Ashley Brimhall, a student who is currently working on her generals, said she wasn’t interested in the campaigns because she’s not into politics and voting, even though she knows she should be. Brimhall said she figures other people are going to vote.

Brimhall is not alone in her sentiment. Hali Platt is another WSU student who said she shared the same view.

“I kinda figure that everybody else will take care of it,” Platt said. “But I don’t know, I kinda feel like it’s important. I voted.”

Platt said that even though she feels like other students will take care of the election, she feels like her voting has contributed to making a change.

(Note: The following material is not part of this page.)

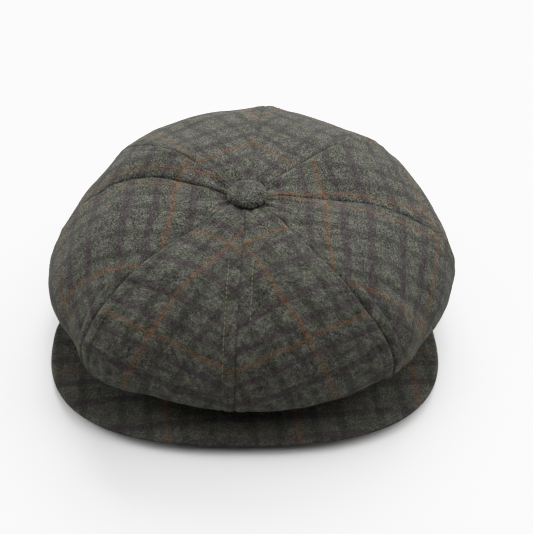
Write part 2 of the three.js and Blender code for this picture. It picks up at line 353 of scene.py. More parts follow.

Platt and Brimhall also had in common a hope for the student representatives to remove the feeling of WSU being a commuter school.

“I’m just hoping that the people that I voted for will help make my school experience better and make it more enjoyable than just ‘class and school,'”  Platt said.

Alissa Drummond, who is working on her bachelors of fine arts in graphic design, said she also expects the winning candidates to provide an actual college experience by helping to create a more social college atmosphere.

Though she wasn’t running for student office, Drummond helped some students with their campaigns.

“Everybody should get out and vote just because not a lot of people do vote, so it is a small numbers game, and so last year I know the person that got the Davis VP won by six votes,” Drummond said. “So it’s like every vote does count here.”

Drummond said students need to decide who they think is best for the job and then vote for that candidate.

“I think it’s extremely important because I know in high school it’s all about a popularity contest, and I think in college it needs to be more about what they have to offer and the experience that they had previously because that’s what qualifies someone for a good job,” Drummond said.

Even non-students are getting involved with student politics. Jordan Tryon said he plans on attending WSU in a few years, but he already feels that the current student elections will affect him. Tryon was on campus talking to WSU students to promote one of the candidates.

Tryon said he was out promoting the election because he thinks one candidate in particular will help make the school into the kind of institution he hopes to attend in the coming years.

When asked on how students seemed to react to the campaigning, Tryon said, “I think it really depends on if they actually care about the school or not. If they care if the school’s a good school or not, they’re going to listen to the elections because the student body president actually has a leverage over how the school goes, and he actually has control over the future of the school’s quality.”

JD Germer, who is a current WSU student, was also campaigning with Tryon and commented on how easy voting is.

“Seriously, it takes 30 seconds in this case,” Germer said.